A Note About Targeting Success
Chris underscores the importance of knowing your goals as they relate to your audience. While king of off-beat ideas, he and his team will only pursue a campaign if it can achieve at least one of several things:
- Increased game attendance–which can be tracked through promo codes and total revenue
- Increased social engagement–“If it wasn’t for social media, our ideas wouldn’t see people off of campus.”
- Wider media attention–“Are there going to be news articles or TV camera crews covering a game that they normally wouldn’t have covered if it weren’t for this kind of promotion?”
How to Find Your Corner
As you’re looking to similarly define your niche and engage them accordingly, consider the following approaches:
- Analyze who’s already listening. Pay close attention to the people who are already at your games, buying your products, or engaging with you online. Are there any behaviors or qualities that stick out about them? Which types of consumers need more help going from discovery to purchase, and what path do consumers take depending on what source they come in from?
- Go beyond basic demographics. Digging below the surface can help you divide an audience into smaller, like-minded groups who are easier to analyze and test ideas with. Like Chris and his team, start by looking at your largest audience (e.g., undergrad students) then breaking them down into mid-sized groups (e.g., men’s basketball fans, non-men’s basketball fans), then smaller segments (e.g., passionate fans, casual fans, and non-fans). Use social media or other tools to research your segment’s values, lifestyles, and existing relationship with your brand. This last part will help you define a marketing campaign that resonates more deeply without pushing boundaries too far.
- Go direct to the source. Do away with biases and assumptions. Talk directly with your customers to see what they expect from your brand. Poll social media followers, email lists, event attendees, professional communities (online and offline), etc. to learn the different personalities in your audience. It’s equally helpful to talk to your consumers as you’re brainstorming campaigns. This not only gives you a way to test the waters, but also lets you get people personally invested in your marketing and motivated to promote your campaign when you launch.
- Don’t over-segment. Hone in on your core audience, then branch out to newer opportunities. Avoid diluting your brand identity by making sure that your segments tightly align with what you have to offer and your business goals.
From Cargo Shorts to Kale
A well-defined audience can lead to well-defined success.
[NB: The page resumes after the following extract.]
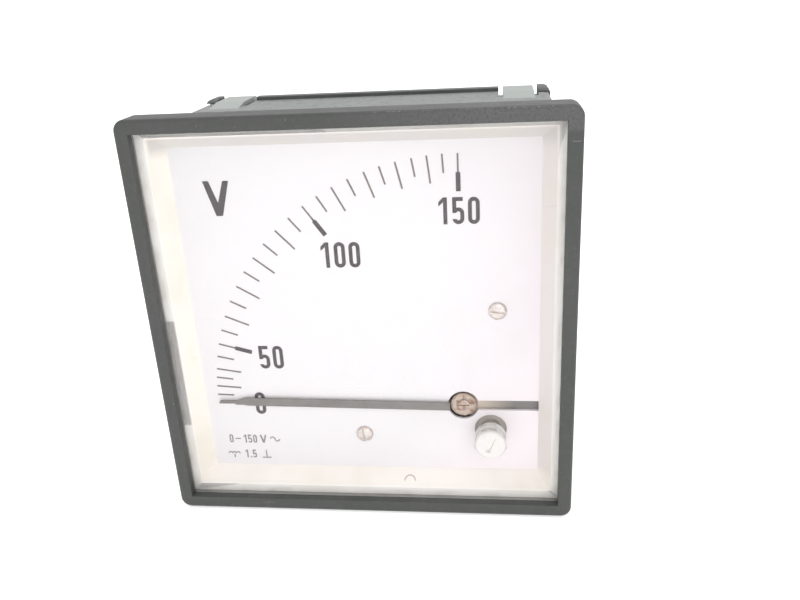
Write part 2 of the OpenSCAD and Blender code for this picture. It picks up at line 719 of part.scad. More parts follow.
former_wall = 1;
flange_t = 1.4;
winding_r = coil_flange_r - 1;
module coil_former() color([0.75, 0.73, 0.66])
    difference() {
        turned(sx, sz, [
            [coil_bore_r, y_coil], [coil_flange_r, y_coil], [coil_flange_r, y_coil + flange_t],
            [coil_bore_r + former_wall, y_coil + flange_t], [coil_bore_r + former_wall, y_base - flange_t],
            [coil_flange_r, y_base - flange_t], [coil_flange_r, y_base], [coil_bore_r, y_base]]);
        for (a = coil_pin_angles) at_spindle() rotate([0, -a, 0])
            translate([winding_r, y_base - flange_t / 2, 0]) rotate([0, 90, 0])
                cylinder(r = coil_pin_r, h = 4);
    }

module coil_winding() color(C_COPPER)
    turned(sx, sz, [
        [coil_bore_r + former_wall, y_coil + flange_t], [winding_r, y_coil + flange_t],
        [winding_r, y_base - flange_t], [coil_bore_r + former_wall, y_base - flange_t]]);

coil_pin_angles = [82, 105];
coil_pin_r = 0.4;
coil_pin_len = 3.4;
module coil_pins() color(C_BRASS)
    for (a = coil_pin_angles) at_spindle() rotate([0, -a, 0])
        translate([winding_r, y_base - flange_t / 2, 0]) rotate([0, 90, 0])
            cylinder(r = coil_pin_r, h = coil_pin_len);

// 2D ring sector, from angle a0 over the angle sweep (under 180 degrees)
module sector(r0, r1, a0, sweep) intersection() {
    difference() {
        circle(r1);
        circle(r0);
    }
    rotate(a0) polygon([
        [0, 0], [2 * r1, 0], 2 * r1 * [cos(sweep / 2), sin(sweep / 2)] * 2,
        2 * r1 * [cos(sweep), sin(sweep)]]);
}

iron_t = 0.5;
iron_inset = 4;
iron_y0 = y_coil + iron_inset;
iron_y1 = y_base - iron_inset;
iron_angle = 46;
fixed_iron_r = coil_bore_r - seat_gap / 2;
fixed_iron_sweep = 120;
slant = 30;
// Curved soft-iron leaf in the bore, cut off at a slant so that the deflection grows evenly
module fixed_iron() color(C_STEEL) difference() {
    slab(iron_y0, iron_y1) translate([sx, sz])
        sector(fixed_iron_r - iron_t, fixed_iron_r, iron_angle - 100, fixed_iron_sweep);
    at_spindle() rotate([0, 90 - iron_angle, 0])
        translate([-2 * coil_bore_r, iron_y1 - iron_inset, -2 * coil_bore_r]) rotate([-slant, 0, 0])
            cube([4 * coil_bore_r, 3 * coil_bore_r, 5 * coil_bore_r]);
}

moving_iron_r = 5.9;
module moving_iron() color(C_STEEL)
    slab(iron_y0 + 1, iron_y1 - 1) translate([sx, sz])
        sector(moving_iron_r - iron_t, moving_iron_r, iron_angle - 30, 60);

// Light bracket on the spindle, with a cheek at each end of the moving iron
module iron_carrier() color(C_CREAM)
    difference() {
        union() {
            for (y = [iron_y0 + 0.2, iron_y1 - 1]) slab(y, y + 0.8) translate([sx, sz])
                sector(1, moving_iron_r, iron_angle - 24, 48);
            rod(sx, sz, 1.5, iron_y0 + 0.1, iron_y1 - 0.1);
        }
        rod(sx, sz, spindle_r, iron_y0 - 1, iron_y1 + 1);
    }

/* ---- damping ---- */

magnet_x = 13;
magnet_r = 2.2;
vane_t = 0.25;
y_vane = y_plate - 2;
magnet_gap = 0.5;
yoke_t = 0.8;
vane_start = 170;
vane_sweep = 112;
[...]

This has proven true for Chris, who has launched a number of popular promotions throughout the years.
Several of his promotions have caught the attention of the Today Show, ESPN, Washington Post, and others.
— Chris Grosse (@Chris_Grosse) January 11, 2018
But his personal favorite? Hail to Kale Night, 2015.
The promise of free kale and gift cards to “D.C.’s best kale-serving restaurants” drew a large crowd–and impressed then-first lady Michelle Obama, who mentioned the promotion in a speech about healthy living.
“It was a surreal experience,” recalls Chris. “That has got to be my favorite [promotion] to date. There have been some contenders along the way, but I think kale is still king.”